|Renaissance recorders are based loosely on instruments in use before the late 17th century or so. They are well suited to consort playing and blending in a group. They have a wide bore and wide finger holes, and generally have a strong, solid, loud sound. Bit the volume they gain from the wide bore comes at the price of range and chromatic facility. Renaissance recorders generally do not play as easily up high as Baroque recorders do, and frequently do not have as wide a range. However, this is not a problem in Renaissance literature, which was written with the limitations of the instruments in mind. Renassance music also tends not to modulate as much into distant keys or require as many chromatic notes.
Because metal keywork was expensive and difficult to make in the Renaissance, it is kept to a minimum on modern reproductions. Furthermore, Renaissance instruments frequently require holes to be half-covered or "shaded" for proper tuning, which is impossible with keys. Because of the larger tone holes, lack of keywork, and the lack of a separate adjustable foot joint, larger Renaissance recorders are frequently more difficult to reach than their Baroque counterparts.
Softer woods such as maple, pear, and cherry are common for Renaissance instruments. This is partly because original instruments were made of woods such as these, but also because Renaissance instruments need to be made in the large single pieces that are difficult to find in the more exotic woods. In the case of larger instruments, weight also becomes an issue, and a lighter wood therefore makes playing much more comfortable.
Renaissance instruments are frequently designed in matching families, so that all of the instruments will match well and blend with each other. Renaissance consorts frequently include altos in the key of G instead of or in addition to altos in the key of F.
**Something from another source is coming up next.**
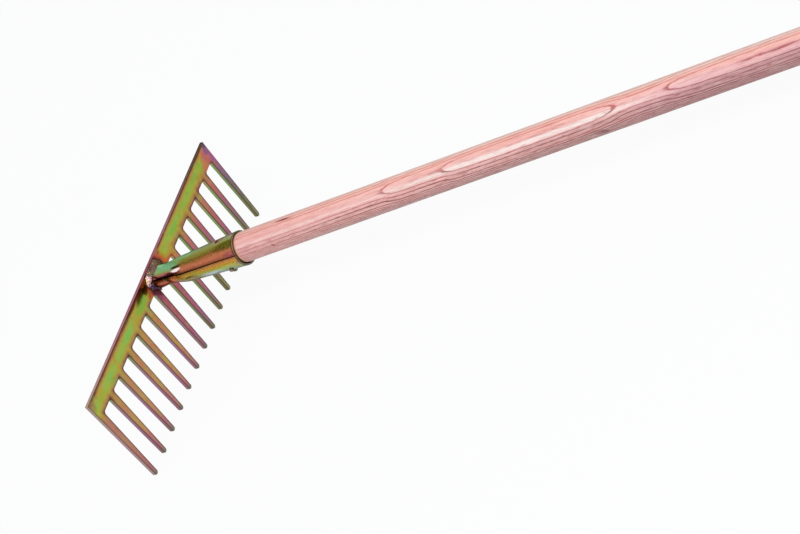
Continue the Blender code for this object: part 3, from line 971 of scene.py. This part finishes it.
def web_film(graph, vector, drift, up_web, from_top):
    """Green in the middle of the web, then gold, orange and dark rose towards both its edges."""
    calm = from_top.ease(*CALM_TOP, 0.2, 1.0)
    blotches = graph.noise(vector, 42.0, 3.0, 0.55)
    return graph.lay((up_web + drift * calm).ramp(WEB_COLORS), [
        (blotches.ease(0.50, 0.64, 0.0, 0.60) * calm, (184, 154, 66)),
        (blotches.ease(0.46, 0.34, 0.0, 0.45), (128, 186, 84)),
    ])


def teeth_film(graph, vector, x, y, down):
    """Teeth that change colour from one end of the comb to the other, streaked, with worn tips."""
    streaks = graph.noise(vector, (420.0, 120.0, 420.0), 3.0, 0.65)
    return graph.lay(down.ramp(LOW_TEETH), [
        (x.ease(*LOW_TO_HIGH_TEETH), down.ramp(HIGH_TEETH)),
        (x.ease(*MIDDLE_TEETH_BEGIN) * x.ease(*MIDDLE_TEETH_END, 1.0, 0.0), down.ramp(MIDDLE_TEETH)),
        (x.ease(*LAST_TOOTH_BEGIN), down.ramp(LAST_TOOTH)),
        (streaks.ease(0.50, 0.62, 0.0, 0.50) * x.ease(*ROUND_MIDDLE, 1.0, 0.3), (156, 158, 66)),
        (streaks.ease(0.50, 0.38, 0.0, 0.45) * x.ease(*ROUND_MIDDLE, 1.0, 0.5), (200, 98, 84)),
        (x.ease(*FIRST_TOOTH, 0.65, 0.0), (176, 116, 112)),
        (y.ease(*WORN_TIPS) * x.ease(*HIGH_HALF, 0.85, 0.2), (122, 130, 114)),
    ])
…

Also in the category of Renaissance instruments are Transitional instruments and Ganassi instruments. Transitional instruments represent a transition between Renaissance and Baroque styles. They generally have standard Baroque fingerings for the full two octaves, but retain the volume and wide bore of Renaissance instruments. Ganassi instruments are based on the charts for fingerings and ornamentation in Sylvestro di Ganassi's "Fontegara". They too have a range of over two octaves, but usually require different fingerings for the high notes that contain lots of half-covered or shaded holes. These are better suited as solo instruments than ensemble instruments, and are used for virtuosic repertoire such as the complex divisions of Bassano and Dalla Casa, the unaccompanied variations in van Eyck's "Der Fluyten Lust-hof", and the sonatas and canzonas of 17th century composers such as Frescobaldi, Castello, and Cima.